À noter au passage qu’une autre modification durcit la formulation sur la procédure de licenciement d’un salarié réfractaire au changement, que ce soit pour la mise en place d’un forfait-jour ou de toute autre modification du temps de travail et de la rémunération.

Alors que la version d’origine de l’ordonnance [1] stipulait que : « si l’employeur engage une procédure de licenciement à l’encontre du salarié ayant refusé l’application de l’accord », sa version définitive établit désormais que L’employeur dispose d’un délai de deux mois à compter de la notification du refus du salarié pour engager la procédure de licenciement. Le « si » a disparu et la nuance n’est certainement pas anodine pour ses rédacteurs.
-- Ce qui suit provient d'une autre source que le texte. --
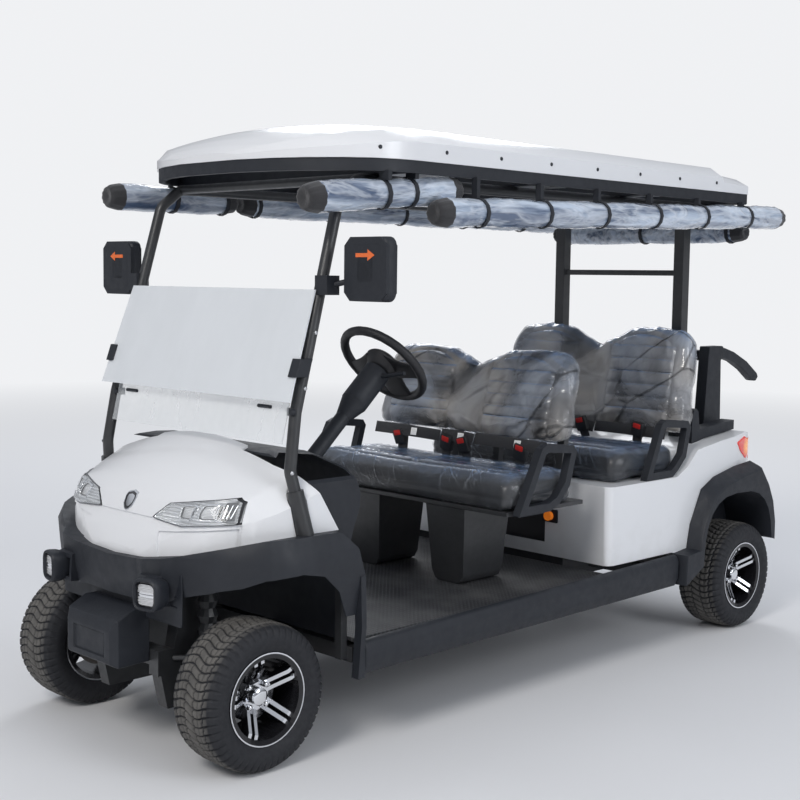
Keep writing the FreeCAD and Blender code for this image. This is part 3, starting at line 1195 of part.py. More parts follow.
def rear_body():
    """White box under the rear seat with its quarter panels: one shell, open below and at the bag well."""
    outer = rear_body_form(0).cut(seat_recess(0))
    hollow = rear_body_form(PANEL_WALL).cut(seat_recess(PANEL_WALL))
    open_bottom = hollow.translated(at(0, 0, -60))
    shell = outer.cut([hollow, open_bottom])
    arch = arch_prism(ARCH_GAP, BODY_HALF_WIDTH - 76, 700)
    side_gap = box(-700, 700, ARCH_CENTRE_Y, FRAME_REAR_Y + 40, 380, 420)
    well = box(-WELL_HALF_WIDTH, WELL_HALF_WIDTH, WELL_FRONT_Y, 3000, WELL_FLOOR_Z, 1000)
    holes = [post_hole(1, 700, 900), post_hole(-1, 700, 900)]
    shell = shell.cut([arch, mirrored(arch), side_gap, well] + holes)
    access = box(-236, 236, REAR_BOX_FRONT_Y - 10, REAR_BOX_FRONT_Y + 10, 440, 560)
    shell = shell.cut(access)
    return max(shell.Solids, key=lambda solid: solid.Volume)


# Gap between the lip of the flare and the opening in the white side, and wall of the wheel housing
ARCH_GAP = 8.0
HOUSING_WALL = 4.0
HOUSING_INNER_X = 404.0


def arch_outline(grow):
    """Points of the rear wheel's opening from its rear foot over the top to its front foot: y, z."""
    points = []
    steps = 12
    first, last = 8.0, 178.0
    for index in range(steps + 1):
        angle = math.radians(first + (last - first) * index / steps)
        sine, cosine = math.sin(angle), math.cos(angle)
        wide = math.copysign(abs(cosine) ** (2 / ARCH_POWER), cosine) * (ARCH_HALF_WIDTH + grow)
        points.append((ARCH_CENTRE_Y + wide, ARCH_CENTRE_Z + sine ** (2 / ARCH_POWER) * (ARCH_RISE + grow)))
    return points


def arch_prism(grow, x0, x1):
    outline = arch_outline(grow)
    return side_prism(outline + [(outline[-1][0], 200), (outline[0][0], 200)], x0, x1)


# Upper edge of the flare with stations counted from the rear axle: y, z, share of the edge's bevel
FLARE_EDGE = ((-479, 258, 0.3), (-473, 384, 0.3), (-371, 393, 0.25), (-350, 492, 0.3), (-273, 632, 1.0),
              (-178, 676, 1.0), (-20, 706, 1.0), (118, 719, 1.0), (187, 640, 1.0), (233, 560, 1.0),
              (261, 460, 1.0), (265, 372, 1.0))
FLARE_BEVEL = 26.0


def flare_edge(inset):
    """The flare's upper edge, drawn in towards the middle of the wheel's opening."""
    points = []
    for y, z, share in FLARE_EDGE:
        out_y, out_z = WHEELBASE + y - ARCH_CENTRE_Y, z - ARCH_CENTRE_Z
        scale = 1 - inset * share / math.hypot(out_y, out_z)
        points.append((ARCH_CENTRE_Y + out_y * scale, ARCH_CENTRE_Z + out_z * scale))
    return points


def rear_flares():
    """Black flares round the rear wheel openings, each in one piece with its wheel housing."""
    inner_x, outer_x = BODY_HALF_WIDTH + 8 + SEAT_GAP, BODY_HALF_WIDTH + FLARE_DEPTH
    arch = arch_outline(0)
    foot = arch[-1][0] - 60
    sections = []
    # Sections: x, inset of the edge
    for x, inset in ((inner_x, 0), (outer_x - 22, FLARE_BEVEL * 0.7), (outer_x - 6, FLARE_BEVEL),
                     (outer_x, FLARE_BEVEL * 1.3)):
        sections.append([at(x, y, z) for y, z in flare_edge(inset) + arch])
    flare = lofted(sections)
    pocket_arch = [(y, z) for y, z in arch_outline(10) if z > 500]
    pocket = side_prism(flare_edge(26)[4:9] + pocket_arch, inner_x - 1, outer_x - 30)
    housing = arch_prism(HOUSING_WALL, HOUSING_INNER_X, inner_x + 2)
    hollow = arch_prism(0, HOUSING_INNER_X + HOUSING_WALL, inner_x + 3)
    below = box(HOUSING_INNER_X - 1, 700, foot, REAR_END_Y, 0, 372)
    housing = housing.cut([hollow, below])
    trim = lofted([sill_section(SILL_FRONT_Y, 244, 353), sill_section(SILL_REAR_Y + SEAT_GAP, 254, 382)])
    return both_sides(fused([flare.cut(pocket), housing]).cut(trim))


# Side of the bag well and wing beside the rear backrest, with stations counted from the rear axle: y, z
WELL_SIDE = ((-62, WELL_FLOOR_Z + 1), (-62, 878), (117, 892), (121, 876), (327, 700), (327, WELL_FLOOR_Z + 1))
WELL_WING = ((-217, 808), (-217, 930), (-205, 952), (-187, 960), (-171, 948), (-163, 900), (-155, 870),
             (121, 892), (121, 850), (113, 850), (-123, 828))


def post_hole(sign, z0, z1):
    half = REAR_POST_SIDE / 2 + SEAT_GAP
    low, high = sorted((sign * (REAR_POST_X - half), sign * (REAR_POST_X + half)))
    return box(low, high, REAR_POST_Y - half, REAR_POST_Y + half, z0, z1)


def bag_well():
    """The black well behind the rear seat: a floor, a front wall and two wings beside the seat."""
    wall = 5.0
    half, rear_y = WELL_HALF_WIDTH - SEAT_GAP, WHEELBASE + 333.0
    front_y, floor_z = WELL_FRONT_Y + SEAT_GAP, WELL_FLOOR_Z + SEAT_GAP
    pieces = [box(-half, half, front_y, rear_y, floor_z, WELL_FLOOR_Z + wall),
              box(-half, half, front_y, WELL_FRONT_Y + wall, WELL_FLOOR_Z + 1, 878)]
    for sign in (1, -1):
        low, high = sorted((sign * (half - wall), sign * half))
        pieces.append(side_prism(from_rear_axle(WELL_SIDE), low, high))
        low, high = sorted((sign * (half - wall), sign * (WELL_HALF_WIDTH + 58)))
        pieces.append(side_prism(from_rear_axle(WELL_WING), low, high))
    well = fused(pieces).cut([post_hole(1, 700, 1100), post_hole(-1, 700, 1100)])
    return well.cut(rear_body_form(0).cut(box(-half, half, WELL_FRONT_Y, rear_y + 60, 600, 1000)))


RACK_X = WELL_HALF_WIDTH - 58.0
RACK_HALF_WIDTH = 27.0
RACK_TOP_Z = 1216.0
RACK_FOOT_Z = WELL_FLOOR_Z + 5 + SEAT_GAP
# Column and arm of the rack, with stations counted from the rear axle: y, z
RACK_COLUMN = ((-5, RACK_FOOT_Z), (159, RACK_FOOT_Z), (141, 1150), (155, 1192), (159, RACK_TOP_Z),
               (45, RACK_TOP_Z), (37, 1150))
RACK_ARM = ((137, 1206), (187, 1206), (265, 1186), (377, 1140), (471, 1082), (483, 1064), (463, 1044),
            (437, 1048), (353, 1100), (257, 1142), (187, 1158), (137, 1160))


def bag_rack():
    """Two moulded columns in the bag well, joined by a bar, with a curved arm reaching back from each."""
    pieces = [box(-RACK_X, RACK_X, WHEELBASE + 63, WHEELBASE + 113, 1150, 1196)]
    for sign in (1, -1):
        for outline, half in ((RACK_COLUMN, RACK_HALF_WIDTH), (RACK_ARM, RACK_HALF_WIDTH - 6)):
            low, high = sorted((sign * (RACK_X - half), sign * (RACK_X + half)))
            pieces.append(side_prism(from_rear_axle(outline), low, high))
    return fused(pieces)


TAIL_LAMP = ((116, 788), (184, 815), (240, 792), (243, 764), (191, 717))
AMBER_LAMP = (262.0, 552.0)
AMBER_LAMP_RADIUS = 19.0


def rear_lamps():
    """Tail lamps let into the quarter panels, and amber lamps on the box's front."""
    skin = rear_body_form(-2.0).cut(rear_body_form(22.0))
    window = side_prism(from_rear_axle(TAIL_LAMP), WELL_HALF_WIDTH + 2, 620)
    tail = skin.common(window)
    tail = max(tail.Solids, key=lambda solid: solid.Volume)
    amber_back = at(AMBER_LAMP[0], REAR_BOX_FRONT_Y - SEAT_GAP, AMBER_LAMP[1])
    amber = Part.makeCylinder(AMBER_LAMP_RADIUS, 20, amber_back, at(0, -1, 0))
    return Part.makeCompound([tail, mirrored(tail), amber, mirrored(amber)])


def battery_pack():
    return box(-300, 300, REAR_BOX_FRONT_Y + 40, REAR_BOX_FRONT_Y + 340, RAIL_TOP_Z + SEAT_GAP, 610)


def save_all():
    os.makedirs("parts", exist_ok=True)
    save("chassis_frame", chassis_frame())
    save("front_suspension", front_suspension())
    save("rear_springs", rear_springs())
    save("rear_axle", rear_axle())
    save("knuckle_left", knuckle())
    save("knuckle_right", mirrored(knuckle()))
    save("tie_rod", tie_rod())
    rim, tyre = alloy_rim(), tyre_ring()
    corners = (("front_left", FRONT_WHEEL_X, 0.0, True), ("front_right", FRONT_WHEEL_X, 0.0, False),
               ("rear_left", REAR_WHEEL_X, WHEELBASE, True), ("rear_right", REAR_WHEEL_X, WHEELBASE, False))
    for corner, x, y, left in corners:
        save("rim_" + corner, placed_wheel(rim, x, y, left))
        save("tyre_" + corner, placed_wheel(tyre, x, y, left))
    save("floor_pan", floor_pan())
    save("sills", sills())
    save("front_moulding", front_moulding())
    save("nose_panel", nose_panel())
    save("front_lamps", front_lamps())
    save("lower_bumper", lower_bumper())
    save("windshield_posts", windshield_posts())
    save("windshield_upper", windshield_upper())
    save("windshield_lower", windshield_lower())
    save("windshield_clips", both_sides(windshield_clips()))
    save("roof_shell", roof_shell())
    save("roof_rails", roof_rails())
    save("rear_roof_posts", rear_roof_posts())
    save("curtain_rolls", curtain_rolls())
    save("mirrors", both_sides(mirror()))
    save("cowl", cowl())
    save("steering_column", steering_column().cut(cowl()))
    save("steering_wheel", steering_wheel())
    save("pedals", pedals())
    save("front_seat_frame", front_seat_frame())
    save("front_seat_cushion", front_seat_cushion())
    save("front_seat_backs", front_seat_backs())
    save("rear_seat_cushion", rear_seat_cushion())
    save("rear_seat_backs", rear_seat_backs())
    save("armrests", armrests())
    save("seat_belts", seat_belts())
    rear_shell = rear_body()
    tail_lamps = rear_lamps()
    save("rear_body", rear_shell.cut(tail_lamps))
    save("rear_lamps", tail_lamps)
    save("rear_flares", rear_flares())
    save("bag_well", bag_well())
    save("bag_rack", bag_rack())
    save("battery_pack", battery_pack())


save_all()
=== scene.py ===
import json
import math
import bmesh
import bpy
from mathutils import Matrix, Vector, noise
from mathutils.bvhtree import BVHTree


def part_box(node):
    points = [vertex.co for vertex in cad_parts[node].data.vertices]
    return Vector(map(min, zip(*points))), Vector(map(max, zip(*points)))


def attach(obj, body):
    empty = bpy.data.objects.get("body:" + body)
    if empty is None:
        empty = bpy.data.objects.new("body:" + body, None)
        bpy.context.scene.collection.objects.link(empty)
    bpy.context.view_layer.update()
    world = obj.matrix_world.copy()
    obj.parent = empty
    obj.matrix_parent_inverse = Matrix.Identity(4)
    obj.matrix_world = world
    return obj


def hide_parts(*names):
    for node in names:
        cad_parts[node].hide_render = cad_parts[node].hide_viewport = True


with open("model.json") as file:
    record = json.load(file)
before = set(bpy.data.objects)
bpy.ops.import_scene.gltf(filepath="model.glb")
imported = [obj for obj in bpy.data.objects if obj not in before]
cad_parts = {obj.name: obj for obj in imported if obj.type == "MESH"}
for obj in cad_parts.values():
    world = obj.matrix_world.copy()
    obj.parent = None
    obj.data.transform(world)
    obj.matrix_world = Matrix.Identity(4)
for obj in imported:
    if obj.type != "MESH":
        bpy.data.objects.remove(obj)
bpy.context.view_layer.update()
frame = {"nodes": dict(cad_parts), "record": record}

# Metres. +X is the cart's left, the front faces -Y, and the ground is Z 0.
nodes = frame["nodes"]
scene = bpy.context.scene

FRONT_AXLE_Y = -1.402
WHEELBASE = 2.603
TYRE_RADIUS = 0.2295
TREAD_DEPTH = 0.0075
CAMERA_PLACE = Vector((3.5696, -3.8827, 1.4998))
CAMERA_TURN = math.radians(44.970)
CAMERA_PITCH = math.radians(5.248)
CAMERA_ROLL = math.radians(0.754)
CAMERA_FOCAL_PIXELS = 1323.72
PHOTO_PIXELS = 800
BACKDROP_COLOUR = (0.87, 0.88, 0.90, 1)
SIDES = (("left", 1), ("right", -1))


def at(x, station, z):
    """A point whose station is counted back from the front axle."""
    return Vector((x, station + FRONT_AXLE_Y, z))


def circle(count):
    """Cosine and sine of each step round a circle."""
    return [(math.cos(math.tau * k / count), math.sin(math.tau * k / count)) for k in range(count)]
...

Bien sûr, le salarié peut toujours refuser mais à ses risques et périls. Il dispose comme auparavant d’un mois pour faire connaître son refus par écrit à son employeur. Après quoi, il lui restera encore un mois au maximum avant de savoir si le couperet du licenciement tombe ou non.

L’employeur pourra modifier le nombre de jours compris dans le forfait sans l’accord du salarié

Jusqu’à présent, toute mise en place (mais aussi modification) d’un forfait annuel, qu’il soit en heures ou en jours, devait faire l’objet de l’accord du salarié et d’une convention individuelle de forfait établie par écrit. Cette convention individuelle est autorisée et encadrée au préalable par un accord collectif déterminant un certain nombre de choses, comme les catégories de salariés pouvant être concernées, la période de référence du forfait, les modalités du droit à la déconnexion ou encore les caractéristiques principales des conventions individuelles, qui doivent notamment fixer le nombre d’heures ou de jours compris dans le forfait.

Le texte définitif de l’ordonnance précise que cette dernière disposition ne s’applique plus en cas de simple modification.

Autrement dit, l’employeur pourra augmenter à sa guise le nombre de jours compris dans le forfait.